In the records below, find the line that contains "revolve(axis=Axis.Y, mode=Mode.SUBTRACT)" and the line that contains "imported = [obj". Set down exactly those lines and every line between them, and nothing more.
START Data for processing
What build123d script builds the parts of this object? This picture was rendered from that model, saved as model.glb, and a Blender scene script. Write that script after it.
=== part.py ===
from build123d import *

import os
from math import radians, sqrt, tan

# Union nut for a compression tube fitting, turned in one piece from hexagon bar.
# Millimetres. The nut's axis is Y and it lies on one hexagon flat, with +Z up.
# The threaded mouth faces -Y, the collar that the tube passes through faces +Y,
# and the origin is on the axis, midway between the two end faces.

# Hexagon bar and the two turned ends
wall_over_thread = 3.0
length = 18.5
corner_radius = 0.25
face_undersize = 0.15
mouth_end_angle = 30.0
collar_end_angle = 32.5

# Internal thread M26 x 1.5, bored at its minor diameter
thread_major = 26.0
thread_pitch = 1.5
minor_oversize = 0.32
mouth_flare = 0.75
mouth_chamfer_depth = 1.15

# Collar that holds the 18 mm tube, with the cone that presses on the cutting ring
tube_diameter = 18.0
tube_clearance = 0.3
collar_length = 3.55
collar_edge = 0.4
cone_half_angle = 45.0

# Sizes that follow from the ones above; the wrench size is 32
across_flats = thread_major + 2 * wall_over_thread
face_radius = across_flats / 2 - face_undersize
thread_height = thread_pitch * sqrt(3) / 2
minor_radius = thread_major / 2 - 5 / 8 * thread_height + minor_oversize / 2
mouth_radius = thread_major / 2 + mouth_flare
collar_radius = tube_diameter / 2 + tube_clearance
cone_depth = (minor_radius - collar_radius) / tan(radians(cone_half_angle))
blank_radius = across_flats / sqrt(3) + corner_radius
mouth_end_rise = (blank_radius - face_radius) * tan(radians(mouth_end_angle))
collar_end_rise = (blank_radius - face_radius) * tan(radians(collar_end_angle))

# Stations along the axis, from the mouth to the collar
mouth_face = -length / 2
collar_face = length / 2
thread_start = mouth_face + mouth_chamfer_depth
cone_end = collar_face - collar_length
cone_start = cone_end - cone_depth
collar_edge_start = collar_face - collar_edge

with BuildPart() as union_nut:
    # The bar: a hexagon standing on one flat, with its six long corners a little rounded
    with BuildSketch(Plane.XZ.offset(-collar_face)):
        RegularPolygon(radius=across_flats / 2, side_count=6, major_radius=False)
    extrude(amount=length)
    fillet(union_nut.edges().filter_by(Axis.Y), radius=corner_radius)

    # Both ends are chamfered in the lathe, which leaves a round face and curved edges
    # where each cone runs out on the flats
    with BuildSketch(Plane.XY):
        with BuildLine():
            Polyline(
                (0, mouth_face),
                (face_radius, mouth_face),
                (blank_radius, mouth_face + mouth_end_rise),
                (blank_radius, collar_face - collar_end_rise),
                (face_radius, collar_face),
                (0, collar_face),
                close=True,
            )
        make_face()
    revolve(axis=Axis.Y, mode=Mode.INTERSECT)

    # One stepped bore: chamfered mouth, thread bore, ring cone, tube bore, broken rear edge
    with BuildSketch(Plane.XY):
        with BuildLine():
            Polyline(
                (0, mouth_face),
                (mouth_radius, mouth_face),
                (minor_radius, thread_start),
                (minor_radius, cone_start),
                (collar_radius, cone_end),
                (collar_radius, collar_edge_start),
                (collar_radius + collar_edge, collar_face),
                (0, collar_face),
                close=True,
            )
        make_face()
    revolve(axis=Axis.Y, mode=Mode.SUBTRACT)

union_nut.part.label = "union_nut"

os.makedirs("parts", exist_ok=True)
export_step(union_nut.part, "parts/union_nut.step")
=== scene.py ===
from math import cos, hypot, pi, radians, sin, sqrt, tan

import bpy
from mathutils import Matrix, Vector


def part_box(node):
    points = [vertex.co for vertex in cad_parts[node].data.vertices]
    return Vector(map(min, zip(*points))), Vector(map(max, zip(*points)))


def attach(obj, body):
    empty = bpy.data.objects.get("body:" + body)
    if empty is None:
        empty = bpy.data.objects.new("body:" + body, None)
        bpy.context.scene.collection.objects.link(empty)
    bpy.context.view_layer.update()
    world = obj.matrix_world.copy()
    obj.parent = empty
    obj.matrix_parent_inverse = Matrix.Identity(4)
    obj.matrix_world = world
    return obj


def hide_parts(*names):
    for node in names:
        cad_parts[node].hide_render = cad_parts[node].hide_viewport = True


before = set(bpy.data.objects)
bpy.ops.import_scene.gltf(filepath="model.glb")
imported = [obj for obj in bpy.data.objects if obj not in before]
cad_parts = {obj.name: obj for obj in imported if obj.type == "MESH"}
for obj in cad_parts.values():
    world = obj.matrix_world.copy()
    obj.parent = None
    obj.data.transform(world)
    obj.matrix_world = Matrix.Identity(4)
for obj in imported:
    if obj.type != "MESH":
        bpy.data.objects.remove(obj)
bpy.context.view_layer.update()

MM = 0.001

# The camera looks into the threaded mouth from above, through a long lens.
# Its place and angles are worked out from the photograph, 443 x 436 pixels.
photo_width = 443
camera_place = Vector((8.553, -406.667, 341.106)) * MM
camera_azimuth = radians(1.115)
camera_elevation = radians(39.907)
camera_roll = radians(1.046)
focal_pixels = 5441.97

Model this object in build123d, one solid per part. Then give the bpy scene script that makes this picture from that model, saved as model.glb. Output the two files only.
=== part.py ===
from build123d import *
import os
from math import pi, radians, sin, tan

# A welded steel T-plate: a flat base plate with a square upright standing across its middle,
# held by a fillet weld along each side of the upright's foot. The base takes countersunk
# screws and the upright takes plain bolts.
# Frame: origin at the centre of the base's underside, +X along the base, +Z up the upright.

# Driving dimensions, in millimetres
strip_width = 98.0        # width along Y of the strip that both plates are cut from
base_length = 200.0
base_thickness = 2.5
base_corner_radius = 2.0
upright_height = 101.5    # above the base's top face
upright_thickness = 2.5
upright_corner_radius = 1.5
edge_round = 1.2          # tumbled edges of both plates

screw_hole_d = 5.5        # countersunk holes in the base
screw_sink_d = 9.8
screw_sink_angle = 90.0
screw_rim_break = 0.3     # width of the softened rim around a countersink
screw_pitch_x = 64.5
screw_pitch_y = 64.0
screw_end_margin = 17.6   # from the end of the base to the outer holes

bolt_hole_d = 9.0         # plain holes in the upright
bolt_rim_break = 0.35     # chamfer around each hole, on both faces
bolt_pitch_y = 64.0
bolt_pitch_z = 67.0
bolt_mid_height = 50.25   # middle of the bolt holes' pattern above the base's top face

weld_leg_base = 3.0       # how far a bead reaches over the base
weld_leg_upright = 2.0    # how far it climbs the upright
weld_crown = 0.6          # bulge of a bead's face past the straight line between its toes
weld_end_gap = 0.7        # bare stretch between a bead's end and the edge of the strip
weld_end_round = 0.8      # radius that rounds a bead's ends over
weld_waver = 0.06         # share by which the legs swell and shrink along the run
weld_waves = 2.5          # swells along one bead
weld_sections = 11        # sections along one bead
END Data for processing
START Data for processing
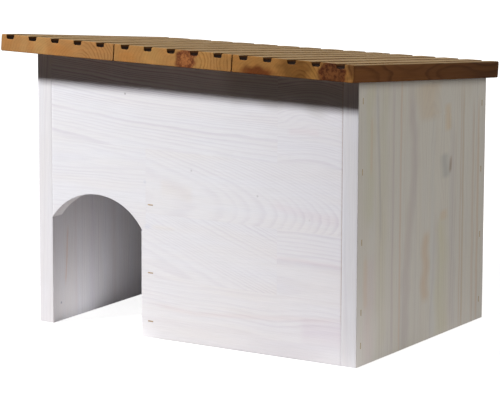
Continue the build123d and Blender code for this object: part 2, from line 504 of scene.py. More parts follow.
END Data for processing
» **Exercise solution**
    revolve(axis=Axis.Y, mode=Mode.SUBTRACT)

union_nut.part.label = "union_nut"

os.makedirs("parts", exist_ok=True)
export_step(union_nut.part, "parts/union_nut.step")
=== scene.py ===
from math import cos, hypot, pi, radians, sin, sqrt, tan

import bpy
from mathutils import Matrix, Vector


def part_box(node):
    points = [vertex.co for vertex in cad_parts[node].data.vertices]
    return Vector(map(min, zip(*points))), Vector(map(max, zip(*points)))


def attach(obj, body):
    empty = bpy.data.objects.get("body:" + body)
    if empty is None:
        empty = bpy.data.objects.new("body:" + body, None)
        bpy.context.scene.collection.objects.link(empty)
    bpy.context.view_layer.update()
    world = obj.matrix_world.copy()
    obj.parent = empty
    obj.matrix_parent_inverse = Matrix.Identity(4)
    obj.matrix_world = world
    return obj


def hide_parts(*names):
    for node in names:
        cad_parts[node].hide_render = cad_parts[node].hide_viewport = True


before = set(bpy.data.objects)
bpy.ops.import_scene.gltf(filepath="model.glb")
imported = [obj for obj in bpy.data.objects if obj not in before]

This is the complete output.